Map of Washington D.C.
Not real America./lacafferata

Youngman seemed to know perfectly well how much Washington was messing him up, though, when he decided to leave. His personal story makes sense, and in one of the stronger parts of his piece, he writes, “The saying there that indicates someone can be trusted as a source or Washington ‘friend’ is that he or she gets the joke. Without a drink (or seven) at the end of the work day, the joke just wasn’t funny to me anymore.”
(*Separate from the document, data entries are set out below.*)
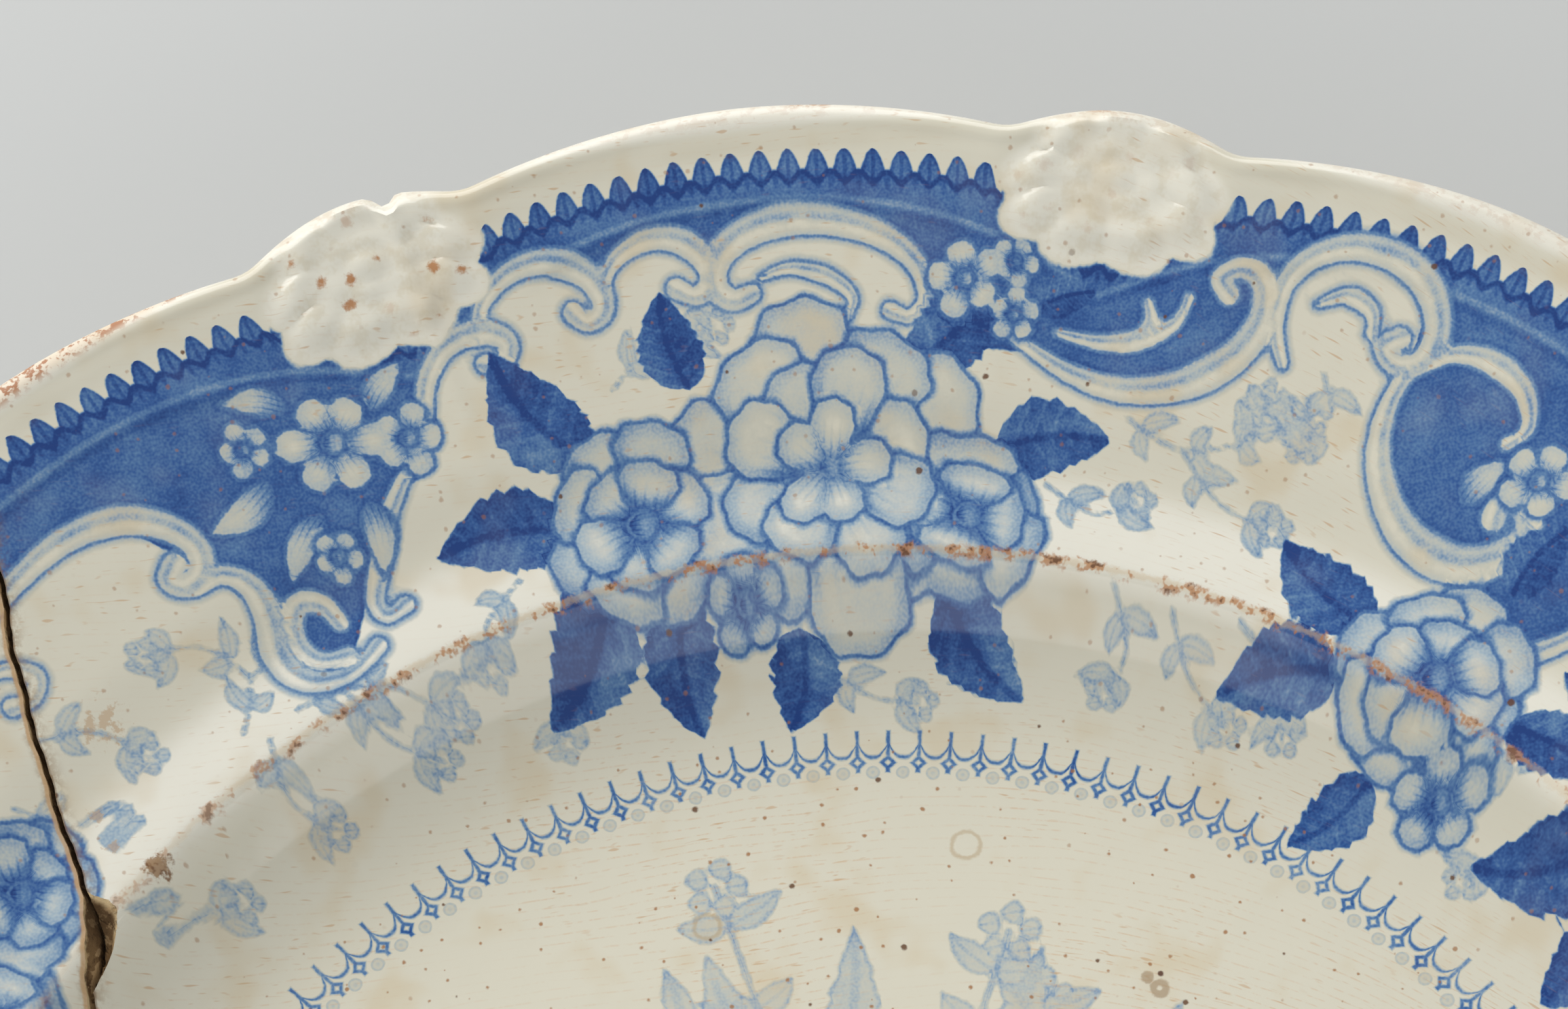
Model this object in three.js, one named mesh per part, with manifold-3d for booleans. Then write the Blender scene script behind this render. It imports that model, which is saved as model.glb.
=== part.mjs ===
// Broken dinner plate: one moulded earthenware plate, cracked right across into a main piece and a side
// piece, with a splinter lost where the crack crosses the shoulder.
// Millimetres, +Z up. The origin is the centre of the foot ring's resting plane.
import * as THREE from "three";
import { ConvexGeometry } from "three/addons/geometries/ConvexGeometry.js";
import { mergeVertices } from "three/addons/utils/BufferGeometryUtils.js";
import Module from "manifold-3d";

const wasm = await Module();
wasm.setup();

// Driving dimensions of the section
const PLATE_RADIUS = 127.9; // axis to the crown of an edge lobe
const SHOULDER_RADIUS = 85.1; // ridge between the well's wall and the rim
const FLOOR_RADIUS = 69.5; // flat floor of the well
const WELL_DEPTH = 10.2; // floor to shoulder
const RIM_RISE = 12.6; // shoulder to the bead's crown
const RIM_HOLLOW = 1.15; // exponent of the rim's rise: 1 is a straight cone
const FLOOR_THICKNESS = 5.0;
const RIM_THICKNESS = 3.8;
const WALL_THICKNESS = 4.2;
const BEAD_WIDTH = 3.4; // rounded bead along the edge
const BEAD_HEIGHT = 0.7; // bead's crown above the rim beside it
const EDGE_THICKNESS = 3.6; // bead's crown to the rim's underside at the edge
const FOOT_RADIUS = 71.0; // middle of the foot ring's tread
const FOOT_WIDTH = 2.4;
const FOOT_HEIGHT = 2.6;
const FOOT_DRAFT = 0.7; // lean of each side of the foot ring

// Driving dimensions of the lobed edge and its moulded flower heads
const LOBE_DEPTH = 3.0; // how far the edge dips beside a flower head
const LOBE_SHAPE = 1.8; // exponent of a lobe's curve
const FLOWER_AZIMUTHS = [1.2, 37.5, 70.5, 104.9, 139.0, 177.6, 214.0, 250.0, 287.0, 324.0];
const FLOWER_HALF_ANGLE = 5.0; // degrees, flower head's centre to the dips beside it
const FLOWER_INSET = 7.0; // a flower head's centre, inside the plate's radius
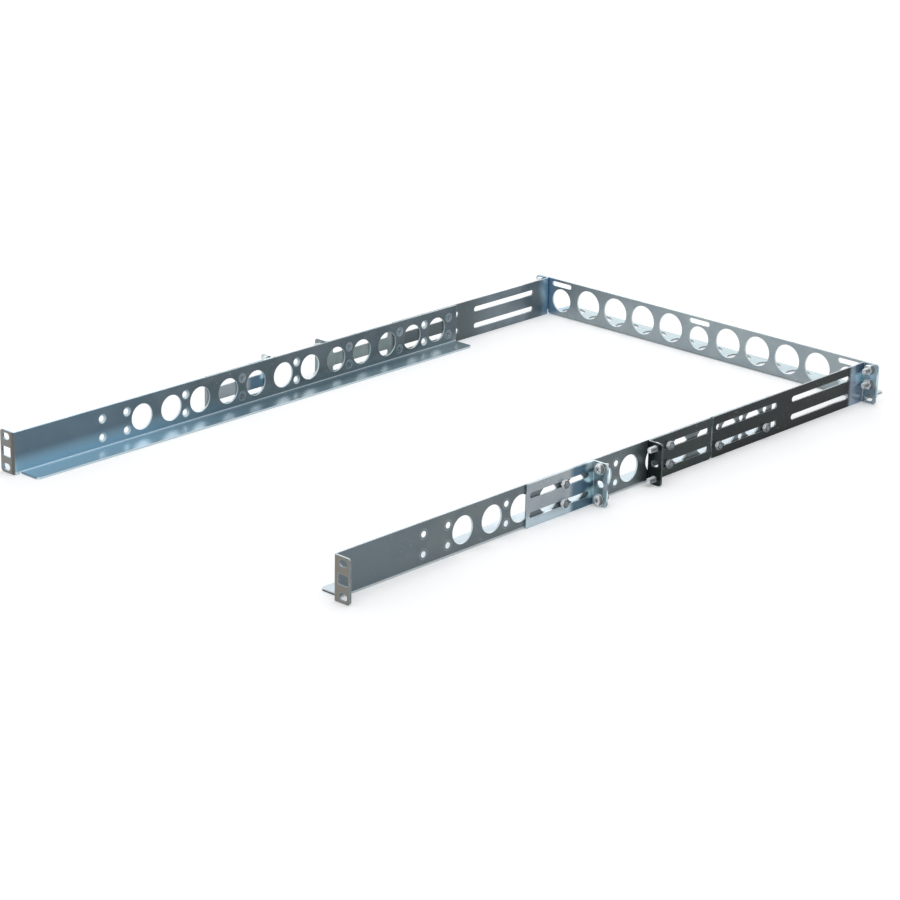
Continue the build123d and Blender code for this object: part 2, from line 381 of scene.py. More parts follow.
def edge_burnish() -> bpy.types.NodeTree:
    """Worn edges and a painted edge highlight: where the rounded normal leaves the face's own one.

    Returns:
        A group that gives a mask from 0 on the faces to 1 on the edges.
    """
    effect = Effect("edge_burnish", {"Width": 0.9 * MM, "Break-up per metre": 350.0})
    tree, board, given, result = effect.start()
    rounded = board.lay("ShaderNodeBevel", {"samples": 6}, Radius=given.outputs["Width"])
    flat = board.lay("ShaderNodeNewGeometry")
    dot = board.lay("ShaderNodeVectorMath", {"operation": "DOT_PRODUCT"})
    board.feed(dot.inputs[0], rounded.outputs[0])
    board.feed(dot.inputs[1], flat.outputs["Normal"])
    on_face, on_edge, spared, brightened, least_wear = 0.995, 0.86, 0.3, 0.6, 0.35
    edge = board.spread(dot.outputs["Value"], on_face, on_edge)
    rubs = board.lay("ShaderNodeTexNoise", Vector=given.outputs["Vector"],
                     Scale=given.outputs["Break-up per metre"], Detail=2.0)
    worn = board.spread(rubs.outputs["Fac"], spared, brightened, to_low=least_wear)
    board.feed(result.inputs["Mask"], board.calc("MULTIPLY", edge, worn, clamp=True))
    return tree


def seat_rings() -> bpy.types.NodeTree:
    """Faint rings that the countersinks pressed into the web round its screw holes.

    Returns:
        A group that gives a mask from 0 to 1 on the rings.
    """
    effect = Effect("seat_rings", {"Radius": 4.9 * MM, "Width": 0.7 * MM, "Pair height": 9.8 * MM})
    tree, board, given, result = effect.start()
    place = board.lay("ShaderNodeSeparateXYZ", Vector=given.outputs["Vector"]).outputs
    rise = board.calc("SUBTRACT", board.calc("ABSOLUTE", place["Z"]), given.outputs["Pair height"])
    first, pitch, lone_pairs = 144.6 * MM, 79.2 * MM, (112.4 * MM, 580.2 * MM)
    wrapped = board.calc("WRAP", place["Y"], first + pitch / 2, first - pitch / 2)
    along = [board.calc("SUBTRACT", wrapped, first)]
    along += [board.calc("SUBTRACT", place["Y"], lone) for lone in lone_pairs]
    rise_squared = board.calc("MULTIPLY", rise, rise)
    reach = [board.calc("SQRT", board.calc("MULTIPLY_ADD", y, y, rise_squared)) for y in along]
    nearest = board.calc("MINIMUM", reach[0], board.calc("MINIMUM", reach[1], reach[2]))
    off = board.calc("ABSOLUTE", board.calc("SUBTRACT", nearest, given.outputs["Radius"]))
    share = board.calc("DIVIDE", off, given.outputs["Width"])
    ring = board.spread(share, 1.0, 0.0, smooth=True)
    drilled = board.calc("GREATER_THAN", place["Y"], lone_pairs[0] - pitch / 4)
    board.feed(result.inputs["Mask"], board.calc("MULTIPLY", ring, drilled))
    return tree


@dataclass
class Effects:
    """The node groups, built once: the effects of the finishes and the sheets' sharp edges."""

    bloom: bpy.types.NodeTree
    grain: bpy.types.NodeTree
    marks: bpy.types.NodeTree
    edges: bpy.types.NodeTree
    rings: bpy.types.NodeTree
    sharp: bpy.types.NodeTree

    @classmethod
    def build(cls) -> "Effects":
        """Build each group once."""
        return cls(plating_bloom(), rolling_grain(), handling_marks(), edge_burnish(), seat_rings(),
                   sharp_edges())


class Gauge(Enum):
    """What a fade goes by: a place in the frame in millimetres, or the way the surface faces."""

    ALONG_X = ("Object", "X", MM)
    ALONG_Y = ("Object", "Y", MM)
    ALONG_Z = ("Object", "Z", MM)
    FACING_X = ("Normal", "X", 1.0)
    FACING_Y = ("Normal", "Y", 1.0)
    FACING_Z = ("Normal", "Z", 1.0)


@dataclass(frozen=True)
class Fade:
    """A limit of a tint, from the value at which it is gone to the one at which it is whole.

    A crisp fade keeps off the unevenness of the others, and either side takes the value unsigned.
    """

    gauge: Gauge
    gone: float
    whole: float
    either_side: bool = False
    crisp: bool = False

    def mask(self, board: Board, ragged: bpy.types.NodeSocket) -> bpy.types.NodeSocket:
        """Work out the fade over the surface.

        Args:
            board: The material's board.
            ragged: Unevenness in metres, added to a place in the frame.

        Returns:
            The mask's socket.
        """
        source, part, unit = self.gauge.value
        vector = board.lay("ShaderNodeTexCoord").outputs[source]
        value = board.lay("ShaderNodeSeparateXYZ", Vector=vector).outputs[part]
        if self.either_side:
            value = board.calc("ABSOLUTE", value)
        if source == "Object" and not self.crisp:
            value = board.calc("ADD", value, ragged)
        return board.spread(value, self.gone * unit, self.whole * unit, smooth=True)


@dataclass(frozen=True)
class Tint:
    """Part of a piece painted another shade, mostly painted light, such as a painted highlight on a
    bend and a painted reflection on a web's foot.

    Its share is how far it covers the plain finish, and matt takes away as much of the metal.
    """

    colour: Colour
    share: float
    fades: tuple[Fade, ...]
    matt: float = 0.0

    def cover(self, board: Board, ragged: bpy.types.NodeSocket) -> bpy.types.NodeSocket:
        """Work out how far the tint covers the surface.

        Args:
            board: The material's board.
            ragged: Unevenness of the limits in metres.

        Returns:
            The mask's socket.
        """
        mask = self.fades[0].mask(board, ragged)
        for fade in self.fades[1:]:
            mask = board.calc("MULTIPLY", mask, fade.mask(board, ragged))
        return board.calc("MULTIPLY", mask, self.share)


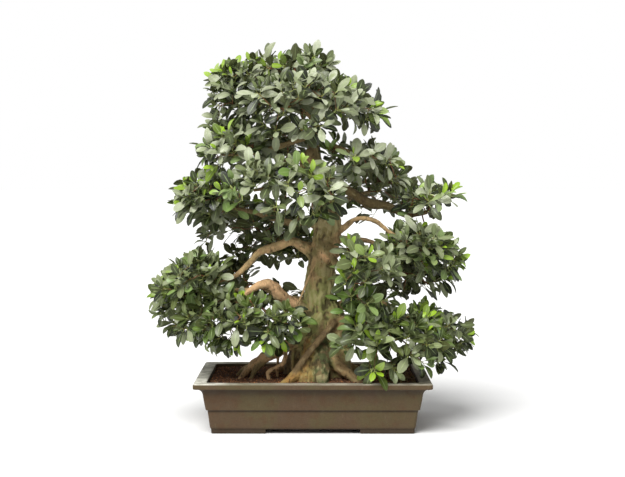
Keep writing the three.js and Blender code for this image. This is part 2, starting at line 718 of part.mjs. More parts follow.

Without getting “into it,” though, let me just say that I’m well aware of how substances can make the process of covering, or embedding, oneself in the cynicism of national politics go more smoothly. And it works until it doesn’t. Once that’s gone, you have to make adjustments: only going on Twitter when it’s absolutely necessary to find news or promote your own work, ignoring the White House Correspondents Dinner, building a social life outside of the political media, exercising, etc. Or moving away.

But not everyone in Washington, D.C. faces these “this is water” moments. There are plenty of douchebags in Washington who’ve never had a second thought about being douchebags. There are also many talented reporters, researchers, and government officials here who simply keep their head down, do good work, and go home. (A freakish number, actually.) I’ve been tempted by the idea of—even fantasized about—writing an essay much like Sam’s many times, but I stop myself because most people probably don’t have the same personality and experiences as me. I’d be projecting. Tediously. And Washington does need people to perform and report about the doings of the federal government, so it makes no sense to tell everyone to leave.

It’s a shame, too, that in an essay that tries to be so lucidly self-aware about the evils of D.C., Youngman misses out on the fact that his essay is one of the most “D.C.” things anyone could possibly write. Maybe he’s in Kentucky now, but the nation’s capital and all he’s inveighing against are still in him. There’s nothing that says “smarmy D.C. reporter” more than making a sojourn outside the Beltway, talking to a few people, and then bragging in Politico (!) that you’re more in touch with “real people.” Salt-of-the-earth Kentucky folks are teaching him about values and morals, he writes constantly, and condescendingly. He hopes to bring his simple new god-fearin’ traits back to the Capital of Evil one day, to preach the good word:

I might someday return to This Town. If I do, I hope it will be with this new mindset and that whatever self-destructive remnants of my ego remain buried deep in the limestone-enriched soil of the Bluegrass.

So . . . when, exactly, does he plan on burying this ego in the first place?